A. Local Church Administration

1. Elders

Watchman Nee and Witness Lee both explained throughout their ministry to the local churches that the church in its universal aspect, as the Body of Christ, is organic (that is, of life) and therefore cannot be organized or managed by man. In the local church as the house of God, however, while God is surely present, He has delegated His authority to those whom He has sovereignly placed in office. Hence, as Witness Lee points out, a local church's government is in no way a human government or organization. Rather, as Witness Lee expounds from the Bible, a group of brothers who are mature and experienced in the Lord take the lead and the oversight of the local church, having responded to God's selection and call. This group of brothers constitutes the eldership in the local church.

The church does not need any organization or any kind of human government or rule, but the church does need a proper presbytery. The presbytery is the eldership. Every local church needs a group of experienced brothers to be the leading ones, the overseers, taking the oversight of the church’s activity.

(Witness Lee, History of the Church, 45)

In the footnotes of the Recovery Version of the New Testament, Witness Lee explains that the terms elder and overseer refer to the same person. Elder denotes his maturity, whereas overseer denotes his function in the local church, that is, to take oversight in the local church’s activities.

1 Timothy 3:2
The 1overseer then must be without reproach, the husband of one wife, temperate, of a sober mind, orderly, hospitable, apt to teach;
1 Timothy 3:21
The Greek word is composed of over and seer; hence, overseer. An overseer in a local church is an elder (Acts 20:17, 28). The two titles refer to the same person, elder denoting a person of maturity, and overseer denoting the function of an elder. It was Ignatius in the second century who taught that an overseer, a bishop, is higher than an elder.

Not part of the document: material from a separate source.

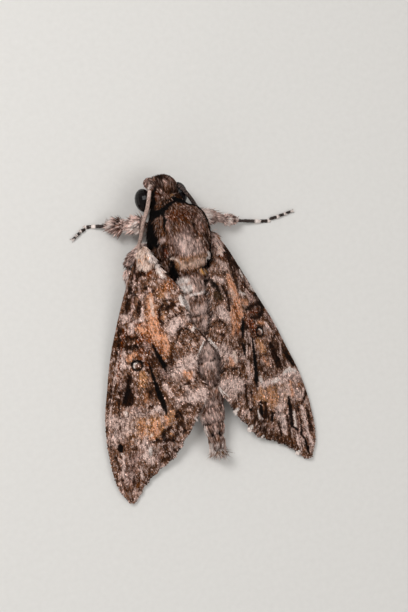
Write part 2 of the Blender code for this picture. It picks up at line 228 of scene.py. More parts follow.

(Witness Lee, Footnotes, 978)

In discussing the elders’ management of a local church, Witness Lee identifies the three main directions into which the elders are to lead the saints: the gospel, spiritual growth, and service.

We have previously spoken of three directions in the management of the church into which the elders are to lead the brothers and sisters. The first is the gospel. The second is the perfecting, and the third is the service. The more the brothers and sisters are properly led, the more they should know how to preach the gospel, how to grow spiritually, and how to serve in a living and strong way. We can judge whether or not a local church has been properly managed by these three aspects…. If a local church is indifferent to the gospel, not well-defined in its spiritual condition, and mundane in its service, such a church is surely lacking in management.

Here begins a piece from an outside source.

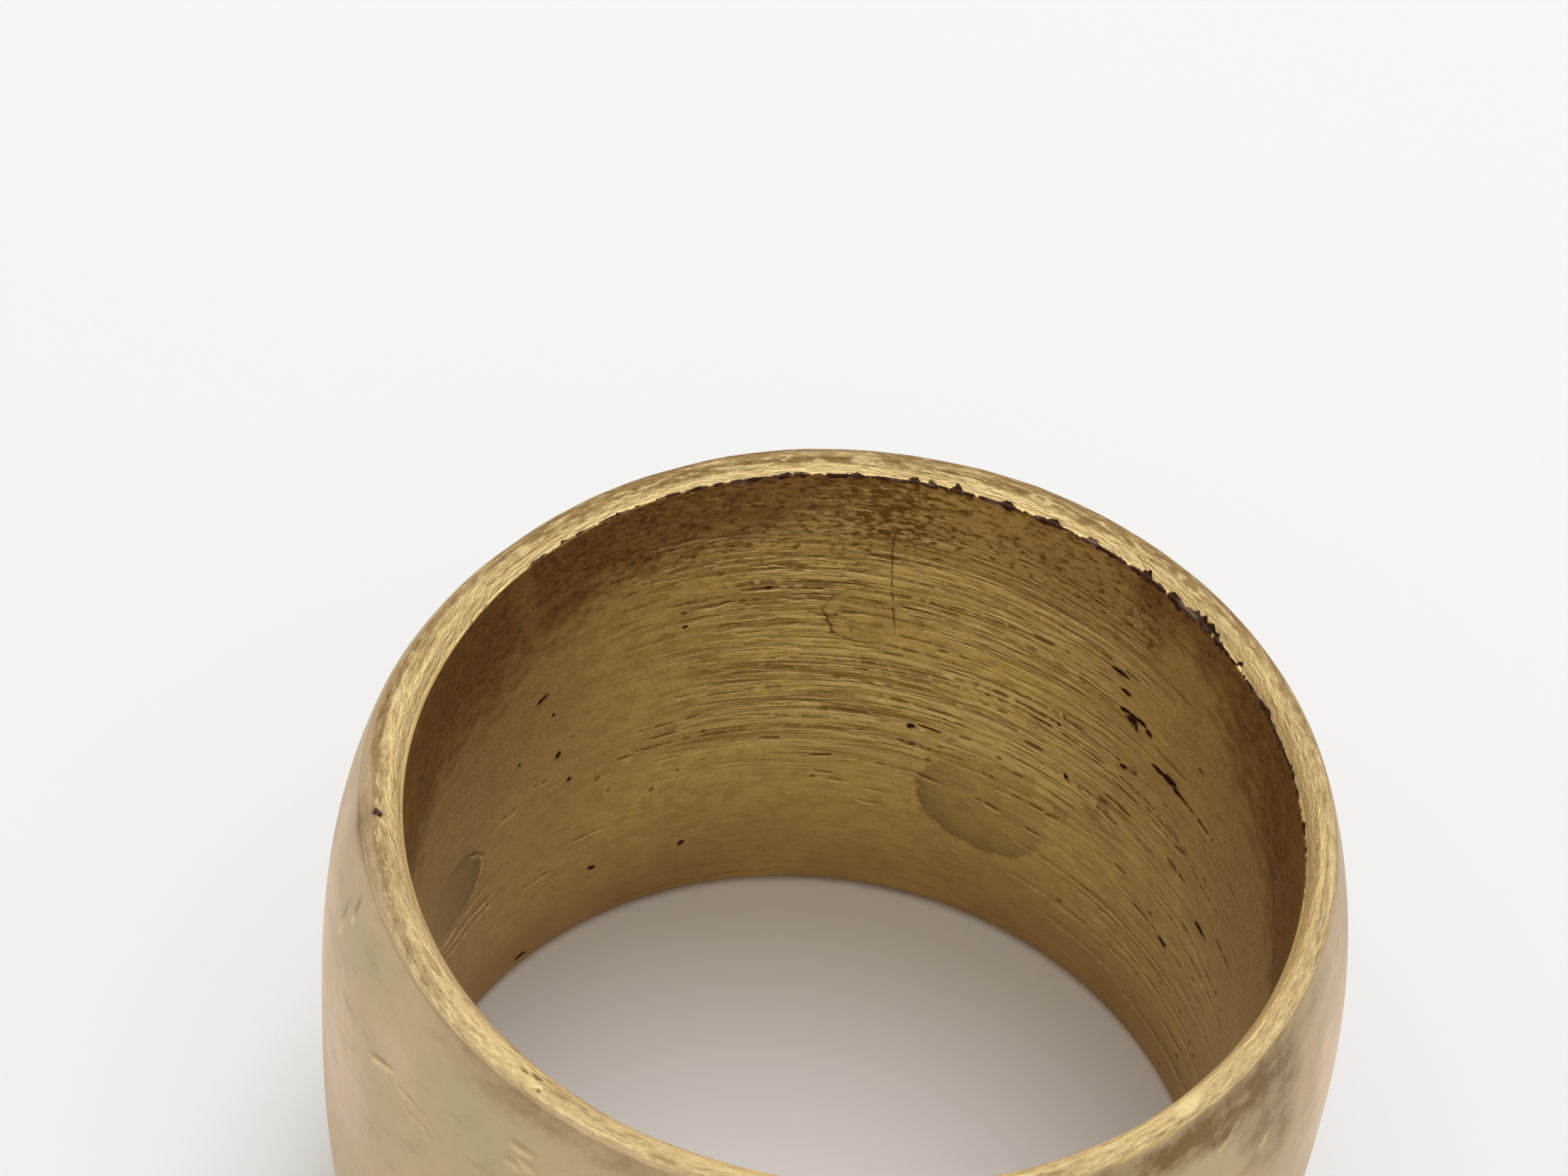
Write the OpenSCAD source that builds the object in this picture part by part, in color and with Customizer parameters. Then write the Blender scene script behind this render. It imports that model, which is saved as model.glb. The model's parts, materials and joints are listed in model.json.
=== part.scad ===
// A plain wide band ring, worn on a finger, lying on its side edge.
// The ring's axis is +Z. The origin is on the axis, in the plane that the lower edge rests on.
// The inside is a straight round bore. The outside swells gently from both edges to the middle.

/* [Finger] */
// Inside diameter, which is the ring's size on a finger
inner_d = 19; // [15:0.1:23]

/* [Band] */
// Height of the band along its axis
band_h = 15.2; // [10:0.1:18]
// Thickest place of the wall, halfway up
wall_t = 1.8; // [1.6:0.05:2.6]
// Thickness of the wall at its two edges, before their corners are rounded
edge_t = 0.88; // [0.86:0.02:1.2]

/* [Edges] */
// Radius of the outer shoulder at both edges
shoulder_r = 0.7; // [0.3:0.05:0.7]
// Radius of the small round on the inner corners, for a comfortable fit
comfort_r = 0.15; // [0.05:0.05:0.2]

/* [Hidden] */
$fn = 160;

inner_r = inner_d / 2;
outer_r = inner_r + wall_t;
mid_z = band_h / 2;

// The crown is the outside's arc from edge to edge, about a point level with the middle of the band
crown_rise = wall_t - edge_t;
crown_r = (pow(mid_z, 2) + pow(crown_rise, 2)) / (2 * crown_rise);
crown_x = outer_r - crown_r;

// The shoulder's arc is tangent to the flat edge and, from inside, to the crown
shoulder_rise = mid_z - shoulder_r;
shoulder_reach = sqrt(pow(crown_r - shoulder_r, 2) - pow(shoulder_rise, 2));
shoulder_x = crown_x + shoulder_reach;
shoulder_lean = atan2(shoulder_rise, shoulder_reach);

// How far the shapes that bound or cut the section reach past the metal
over = 1;

// The wall's section before its corners are rounded, standing on the X axis
module wall_blank() {
    intersection() {
        translate([inner_r, 0])
            square([wall_t + over, band_h]);
        translate([crown_x, mid_z])
            circle(r = crown_r, $fn = 720);
    }
}

// What the upper shoulder's round takes off: the corner outside the arc,
// between the straight up direction and the line to the crown's centre
module shoulder_waste() {
    reach = shoulder_r + over;
    translate([shoulder_x, band_h - shoulder_r])
        difference() {
            polygon([
                [0, 0],
                [reach * cos(shoulder_lean), reach * sin(shoulder_lean)],
                [reach, reach],
                [0, reach],
            ]);
            circle(r = shoulder_r);
        }
}

// What the upper inner corner's round takes off
module comfort_waste() {
    reach = comfort_r + over;
    translate([inner_r + comfort_r, band_h - comfort_r])
        difference() {
            translate([-reach, 0])
                square([reach, reach]);
            circle(r = comfort_r);
        }
}

// Both rounds at the upper edge
module edge_waste() {
    shoulder_waste();
    comfort_waste();
}

// The finished section, the same at its two edges
module wall_section() {
    difference() {
        wall_blank();
        edge_waste();
        translate([0, band_h])
            mirror([0, 1])
                edge_waste();
    }
}

module band() {
    color("goldenrod")
        rotate_extrude()
            wall_section();
}

band();
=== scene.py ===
import json
import math

import bpy
import numpy as np
from mathutils import Matrix, Vector


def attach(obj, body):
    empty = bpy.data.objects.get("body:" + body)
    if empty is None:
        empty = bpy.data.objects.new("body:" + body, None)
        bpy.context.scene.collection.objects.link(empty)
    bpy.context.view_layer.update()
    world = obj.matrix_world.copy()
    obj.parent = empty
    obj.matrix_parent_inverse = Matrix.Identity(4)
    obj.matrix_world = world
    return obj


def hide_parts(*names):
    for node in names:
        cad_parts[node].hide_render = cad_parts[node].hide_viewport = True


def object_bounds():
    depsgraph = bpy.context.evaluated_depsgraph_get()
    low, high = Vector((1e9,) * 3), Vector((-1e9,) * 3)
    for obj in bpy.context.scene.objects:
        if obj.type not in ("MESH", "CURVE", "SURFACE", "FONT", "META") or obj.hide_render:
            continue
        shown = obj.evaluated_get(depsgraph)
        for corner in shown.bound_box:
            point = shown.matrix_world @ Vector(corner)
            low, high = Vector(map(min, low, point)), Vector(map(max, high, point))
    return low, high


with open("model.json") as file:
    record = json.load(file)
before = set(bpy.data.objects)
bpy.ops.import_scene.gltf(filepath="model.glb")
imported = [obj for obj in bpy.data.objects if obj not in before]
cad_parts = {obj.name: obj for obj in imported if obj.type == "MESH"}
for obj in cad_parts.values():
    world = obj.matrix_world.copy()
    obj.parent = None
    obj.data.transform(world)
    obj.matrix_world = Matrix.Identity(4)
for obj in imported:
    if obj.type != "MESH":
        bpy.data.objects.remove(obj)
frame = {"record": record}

# A wide, plain, worn gold ring that lies on its edge on a pale floor.
# Lengths are in millimetres, and heights are measured up from the floor. Angles are in degrees round the
# ring, 0 at +X and 90 at +Y, which is the far side from the camera. Blender itself gets metres.
MM = 0.001

cad_low, cad_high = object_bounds()
mounts = {m["name"]: m for m in frame["record"]["mounts"]}
BAND_H = (cad_high.z - cad_low.z) / MM
BORE_R = mounts["finger_bore"]["dims"]["r_mm"]

# How far the outside lies within the solid, so that its shifted and worn surface stays in the solid's box
OUTSIDE_INSET = 0.11
# Its radius halfway up, how late it turns in, and how far in it comes at the edges by angle
OUTSIDE_R = cad_high.x / MM - OUTSIDE_INSET
OUTSIDE_POWER = 2.85
OUTSIDE_DROP = [
    (-90, 0.99), (0, 1.03), (30, 1.01), (55, 0.99), (70, 1), (85, 1.06), (105, 1.09), (120, 1.15),
    (142, 1.2), (157, 1.12), (168, 1), (182, 0.94), (195, 0.94), (210, 0.97), (230, 0.99), (270, 0.99),
]
# The bore isn't quite in the middle of the outside: the wall is thicker on the -X side
OFF_CENTRE_X = -0.1
# How the rim turns over: its climb in degrees, by the distance in millimetres from the bore's end
RIM_CLIMB = [
    (0, 45), (0.05, 30), (0.25, 18), (0.4, 10), (0.55, 4), (0.65, 0), (0.76, -8), (0.88, -22), (1.02, -46),
    (1.1, -66),
]
RIM_SAMPLES = 111
# Half the width over which the section's corners are rounded, and in how many samples
ROUNDING = 0.03
ROUNDING_SAMPLES = 5
# How far along the section its direction is taken
DIRECTION_STEP = 0.01
# Height at which the bore ends and the upper rim begins, by angle
BORE_END = [
    (-90, 14.7), (-30, 14.6), (0, 14.55), (20, 14.62), (35, 14.76), (50, 14.84), (70, 14.88), (100, 14.93),
    (125, 14.93), (145, 14.86), (165, 14.72), (200, 14.7), (270, 14.7),
]

# Camera, from the rim, the lower inner edge and the outline in the photograph
PHOTO_W = 2212
PHOTO_H = 1659
FOCAL_PX = 5500
CAMERA_TILT = 47.32
CAMERA_ROLL = 6.08
RIM_CENTRE_PX = (1211.7, 1116.8)
RIM_DISTANCE = 81.73
SENSOR_W = 36


def add(name, data):
    """A new object in the scene."""
    thing = bpy.data.objects.new(name, data)
    bpy.context.scene.collection.objects.link(thing)
    return thing


def make_camera():
    tilt = math.radians(CAMERA_TILT)
    roll = math.radians(CAMERA_ROLL)
    ahead = Vector((0, math.cos(tilt), -math.sin(tilt)))
    level = Vector((1, 0, 0))
    above = level.cross(ahead)
    right = math.cos(roll) * level + math.sin(roll) * above
    up = math.cos(roll) * above - math.sin(roll) * level
    # The ray through the pixel where the middle of the upper rim shows
    aside = (RIM_CENTRE_PX[0] - PHOTO_W / 2) / FOCAL_PX
    down = (RIM_CENTRE_PX[1] - PHOTO_H / 2) / FOCAL_PX
    ray = (ahead + aside * right - down * up).normalized()
    place = Vector((0, 0, BAND_H)) - RIM_DISTANCE * ray
    data = bpy.data.cameras.new("camera")
    data.sensor_width = SENSOR_W
    data.lens = SENSOR_W * FOCAL_PX / PHOTO_W
    data.clip_start = 0.001
    data.clip_end = 10
    camera = add("camera", data)
    turn = Matrix((right, up, -ahead)).transposed().to_4x4()
    camera.matrix_world = Matrix.Translation(place * MM) @ turn
    bpy.context.scene.camera = camera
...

(Witness Lee, Elders’ Management, 227-228)

2. Deacons

The second office in the local church is held by the deacons, those who take care of the local church’s many practical needs. In his footnote on 1 Timothy 3:8, Witness Lee comments that the service of the deacons is under the direction of the elders.

1 Timothy 3:8
1Deacons must similarly be grave, not double-tongued, not addicted to much wine, not greedy for base gain;
1 Timothy 3:81
I.e., the serving ones. The overseers take care of the church; the deacons serve the church under the direction of the elders. These two are the only offices in a local church.

(Witness Lee, Footnotes, 979)

Witness Lee also reveals that the practical help and service of the deacons in the local church is an expression of brotherly love and is hence an aspect of the normal Christian life in the Body of Christ.

First Corinthians 12:28b uses the term helps. This refers to the services of the deacons and deaconesses. These verses give us a clear view that the saints in the local church should take care of one another. If you need something, I should serve you. If I need something, you should serve me. The church life is not merely a matter of meeting. Serving one another should be a part of our communal life. In the early church life, the serving ones even took care of serving tables. Paul used the word helps in a very general way. This word covers everything. If a brother does not know where a barber shop is and you help him, this is the practical service and this is brotherly love. To help one another is the practice of the Body life in a communal way.

(Witness Lee, Lessons on Service, 96)

Taken collectively, all the excerpts from the ministry of Watchman Nee and Witness Lee presented on this website provide a well-rounded, biblical view of local church administration. Dozens of additional quotes related to local church administration by Watchman Nee and Witness Lee can be viewed by clicking on “more quotes.” In this section, Watchman Nee and Witness Lee examine such issues as the characteristics, qualities, responsibilities, and leadership of the elders and deacons in the local church. Without a doubt, Watchman Nee and Witness Lee were of one soul in pursuing God's desire to build up the Body of Christ which is expressed as the local churches. The clear understanding and practice of local church administration is an integral element of this pursuit.